Customers can easily switch between bank accounts using the seven-day switching service, said Benny Higgins. But he argued that is of limited use when they cannot compare the relative costs and benefits of different accounts.
“For the market to be properly suited to giving customers choice, then they have to be able to make comparisons, and the shopping trip has to be straightforward,” he said. “Importantly, that is not the case – very few customers know how much their account costs them. It is very very difficult to judge value and price.”
Upstart banks including Tesco’s want to challenge the dominance of the giant lenders in part by taking their current account customers. But the small banks are finding it difficult because customers cannot easily work out if moving to a new bank would leave them better off or not.
Traditionally, customers have stuck with one main bank account for decades, and only shopped around for savings accounts or loans, where interest rates are more easily compared between providers.
Since the seven-day current account switching scheme was introduced in 2013, numbers have picked up, with 1.1m using the service in the 12 months to June 30, according to The Telegraph.
Tesco Bank launched its current account a year ago and gained 30,000 customers by February, when it last published data. While Mr Higgins said he is “very pleased” with the number it compares with a total of 7.4m customers across all Tesco Bank products, indicating how hard it is to get clients to move their main account.
There is an online tool called Midata with which customers can download their bank history and plug it into the GoCompare price comparison website to see which bank is best for them, but Mr Higgins believes it is not adequate for the task.

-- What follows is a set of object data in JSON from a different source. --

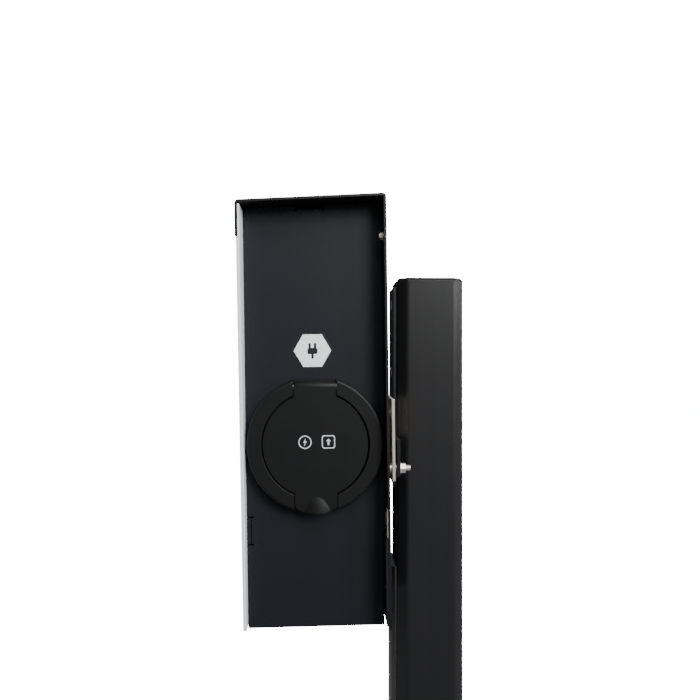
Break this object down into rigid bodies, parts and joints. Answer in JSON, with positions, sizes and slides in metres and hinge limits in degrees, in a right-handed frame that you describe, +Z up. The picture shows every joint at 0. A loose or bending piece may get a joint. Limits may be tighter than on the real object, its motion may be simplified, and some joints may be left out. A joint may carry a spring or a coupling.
{
  "type": "ev charging post",
  "caption": "Slim electric vehicle charging box with a lidded side socket, hung by a bracket on a black square profile post with a base plate for anchor bolts.",
  "frame": {"origin": "centre of the anchor bolt pattern at the underside of the base plate", "axes": "+Z up the post, +X from the box towards the post, -Y out of the socket side of the box"},
  "size_m": [0.2636, 0.21, 1.1568],
  "materials": {
    "black_anodised": "satin black anodised aluminium",
    "black_powder": "fine textured black powder coat",
    "graphite_powder": "fine textured graphite powder coat",
    "white_powder": "smooth white powder coat",
    "white_fascia": "white satin fascia",
    "grey_anodised": "satin grey anodised aluminium",
    "zinc": "zinc plated steel",
    "stainless": "stainless steel",
    "spring_steel": "spring steel wire",
    "black_rubber": "black rubber",
    "socket_plastic": "fine grained black polyamide",
    "insert_plastic": "smooth dark polyamide",
    "label_film": "white printed label",
    "clear_lens": "translucent light guide",
    "device_grey": "light grey moulded housing",
    "device_dark": "dark moulded housing",
    "lever_blue": "blue moulded lever",
    "button_yellow": "yellow push button",
    "board": "green circuit board with parts",
    "brass": "machined brass",
    "wire": "insulated conductors",
    "terminal_grey": "grey terminal housing",
    "nylon": "natural nylon"
  },
  "bodies": {
    "post": {"base_plate": "black_powder", "base_spigot": "zinc", "spigot_screws": "stainless", "post_profile": "black_anodised", "channel_cover": "grey_anodised", "post_cap": "black_anodised", "cap_screws": "stainless", "post_bracket": "black_powder", "clamp_bar": "zinc", "clamp_screws": "stainless", "hanger_plate": "zinc", "hanger_studs": "zinc", "hanger_spacers": "zinc", "hanger_nuts": "zinc", "rest_buffers": "black_rubber", "hood_shell": "black_powder", "front_sheet": "white_powder", "front_fascia": "white_fascia", "status_lens": "clear_lens", "status_board": "board", "reader_board": "board", "socket_side_panel": "graphite_powder", "plain_side_panel": "graphite_powder", "panel_clips": "zinc", "hood_screws": "zinc", "bottom_tray": "graphite_powder", "tray_screws": "stainless", "cable_grommet": "black_rubber", "mounting_plate": "zinc", "plate_standoffs": "zinc", "din_rails": "zinc", "breaker_body": "device_grey", "contactor": "device_grey", "energy_meter": "device_grey", "power_supply": "device_dark", "supply_terminals": "terminal_grey", "earth_terminal": "brass", "control_board": "board", "board_standoffs": "nylon", "socket_wires": "wire", "label_plate": "label_film", "flange_gasket": "black_rubber", "socket_flange": "socket_plastic", "flange_screws": "stainless", "lid_pin": "stainless", "lid_spring": "spring_steel", "socket_body": "insert_plastic", "socket_clamp_ring": "insert_plastic", "terminal_cover": "insert_plastic", "contact_carrier": "insert_plastic", "socket_contacts": "brass", "lock_housing": "device_dark"},
    "lid": {"socket_lid": "socket_plastic", "lid_seal": "black_rubber", "spring_arm": "spring_steel"},
    "lock": {"lock_pin": "stainless"},
    "lever": {"breaker_lever": "lever_blue"},
    "button": {"test_button": "button_yellow"}
  },
  "joints": [
    {"name": "lid_hinge", "type": "hinge", "parent": "post", "child": "lid", "pos_m": [-0.10212, -0.0911, 1.00638], "axis": [-0.9999, 0, -0.014], "range_deg": [0, 110], "stiffness_Nm_per_rad": 0.02, "springref_deg": -34.38},
    {"name": "lock_slide", "type": "slide", "parent": "post", "child": "lock", "axis": [0.014, 0, -0.9999], "range_m": [0, 0.0055]},
    {"name": "breaker_toggle", "type": "hinge", "parent": "post", "child": "lever", "pos_m": [-0.12265, -0.069, 1.0799], "axis": [0, -1, 0], "range_deg": [0, 50]},
    {"name": "test_press", "type": "slide", "parent": "post", "child": "button", "axis": [0.9999, 0, 0.014], "range_m": [0, 0.0015], "stiffness_N_per_m": 200}
  ]
}
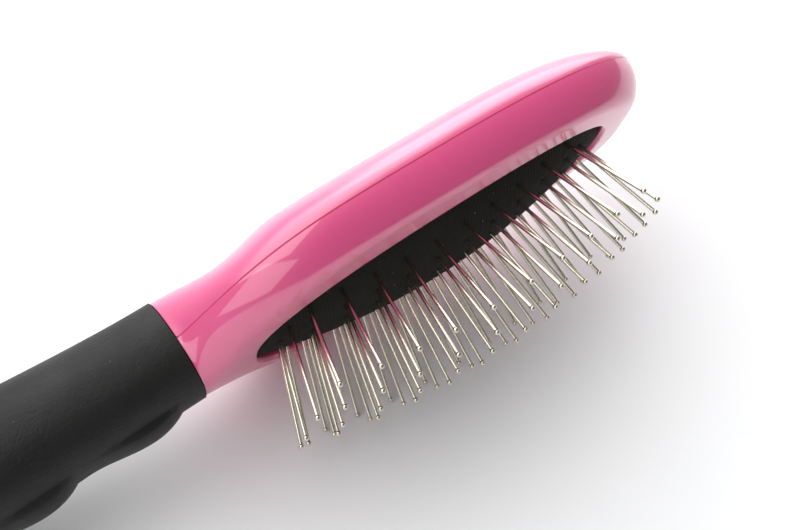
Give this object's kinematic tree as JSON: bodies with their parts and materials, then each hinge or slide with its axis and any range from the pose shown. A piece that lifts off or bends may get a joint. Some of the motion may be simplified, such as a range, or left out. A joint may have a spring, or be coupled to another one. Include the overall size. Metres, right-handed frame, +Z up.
{
  "type": "pet grooming pin brush",
  "caption": "Pet grooming brush: pink two-shell head with a domed black rubber cushion of ball-tipped steel pins and a black rubber finger grip.",
  "frame": {"origin": "bottom centre of the bounding box, on the table that the brush lies on", "axes": "+X along the brush from the grip to the head tip, +Z up from the table; the pins point towards -Y and a little down, because the brush lies on its side"},
  "size_m": [0.2284, 0.0552, 0.0679],
  "materials": {
    "pink_shell": "glossy moulded",
    "cushion_rubber": "matte, finely ribbed",
    "foam": "open-cell foam",
    "frame_plastic": "matte moulded",
    "screw_steel": "zinc plated",
    "grip_rubber": "matte soft-touch",
    "pin_steel": "bright nickel plate"
  },
  "bodies": {
    "root": {"back_shell": "pink_shell", "front_shell": "pink_shell", "cushion_pad": "cushion_rubber", "foam_core": "foam", "pad_frame": "frame_plastic", "frame_screws": "screw_steel", "grip": "grip_rubber", "pin_row_01": "pin_steel", "pin_row_02": "pin_steel", "pin_row_03": "pin_steel", "pin_row_04": "pin_steel", "pin_row_05": "pin_steel", "pin_row_06": "pin_steel", "pin_row_07": "pin_steel", "pin_row_08": "pin_steel", "pin_row_09": "pin_steel", "pin_row_10": "pin_steel", "pin_row_11": "pin_steel", "pin_row_12": "pin_steel"}
  },
  "joints": []
}
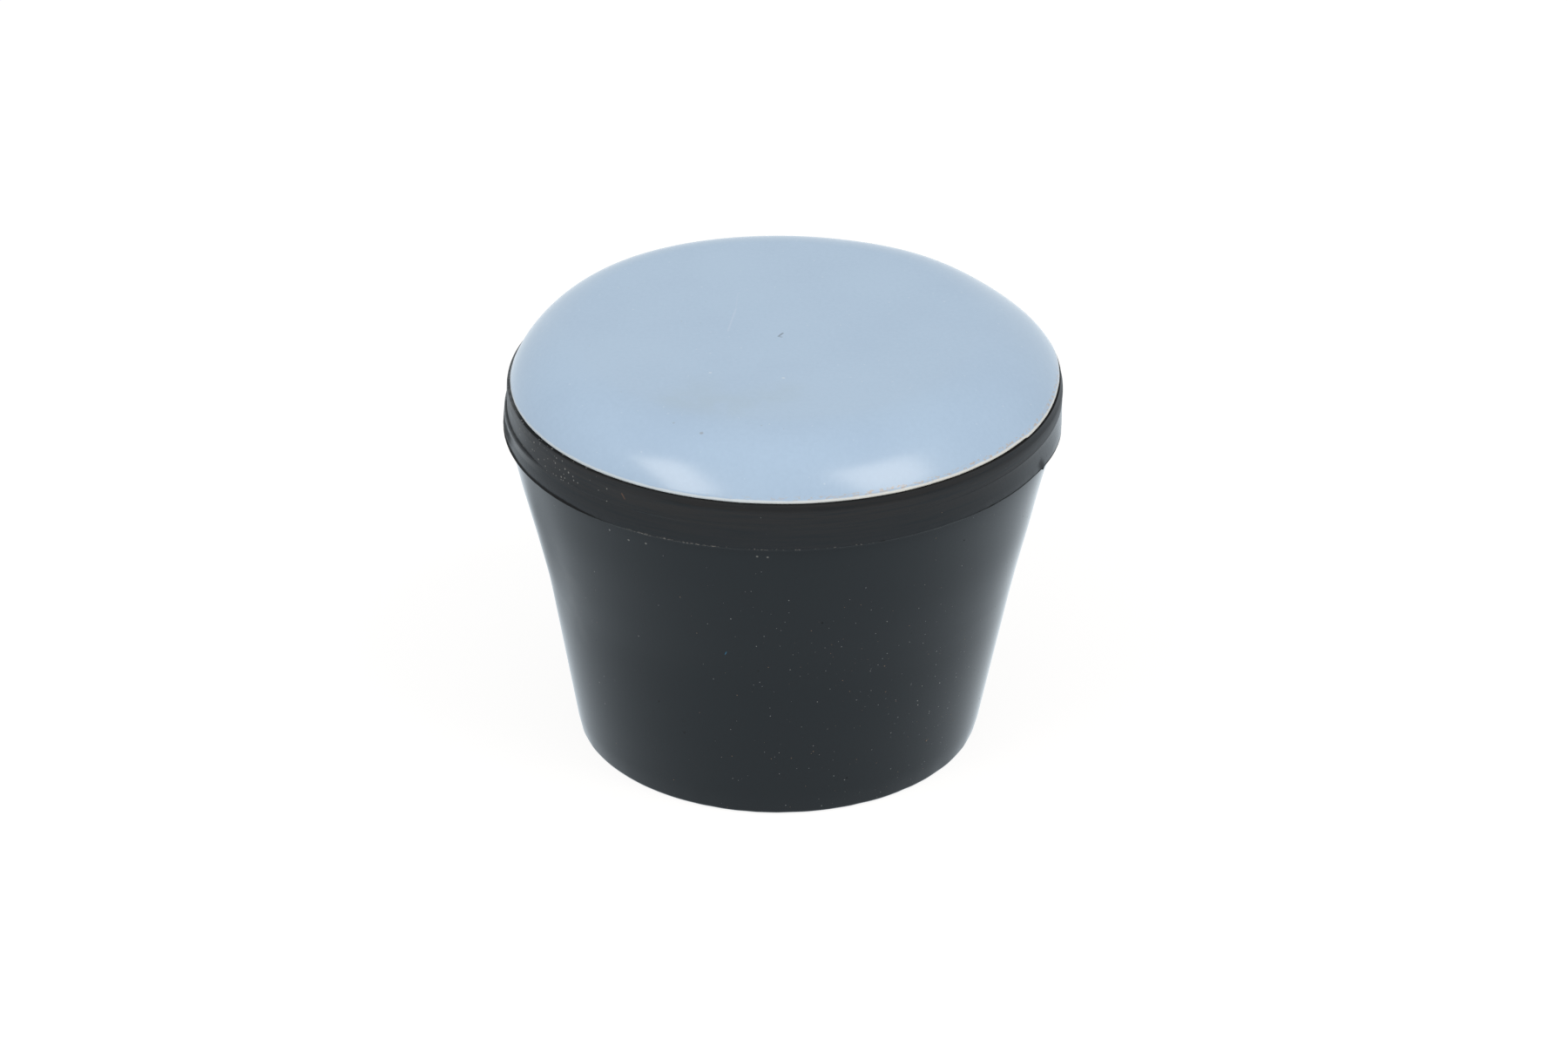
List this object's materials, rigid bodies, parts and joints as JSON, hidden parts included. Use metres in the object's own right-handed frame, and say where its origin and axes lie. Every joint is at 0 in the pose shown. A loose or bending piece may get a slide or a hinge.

“In spirit it is a good idea, but it is quite embryonic and it is not clear yet just how readily customers are prepared to do some of that stuff,” he said.
His alternative is to show current account customers the interest they missed out on by keeping their spare cash in that account rather than moving it to an instant access saver.
This chimes with the idea of TSB’s chief Paul Pester, who wants banks to publish a bill at the end of the months as utilities firms do, showing the costs and benefits of the bank account, including interest paid, interest foregone, fees charged, and a list of services provided.
However, Mr Higgins argues Tesco Bank has so far done more than anyone else to promote transparency: “We’re not talking about these things – as far as possible we’re actually doing them.”
Despite his call for more transparency, he does not ask for the Competition and Market Authority for any specific change, but rather to encourage and promote more transparency.
The CMA is investigating the state of the personal current account market, as well as the small business banking sector.
“I’d like the CMA to conclude that the absence of transparency is not good for customers, and then to initiate hopefully what will be a constructive and productive dialogue about how banks can indeed be much more transparent,” said Mr Higgins.
“The ease of switching is a necessary but not sufficient condition for the market to be better for customers. What is required for that is the transparency that you see in other markets which are very competitive for the benefit of customers, where customers can make choices about what products suit them.”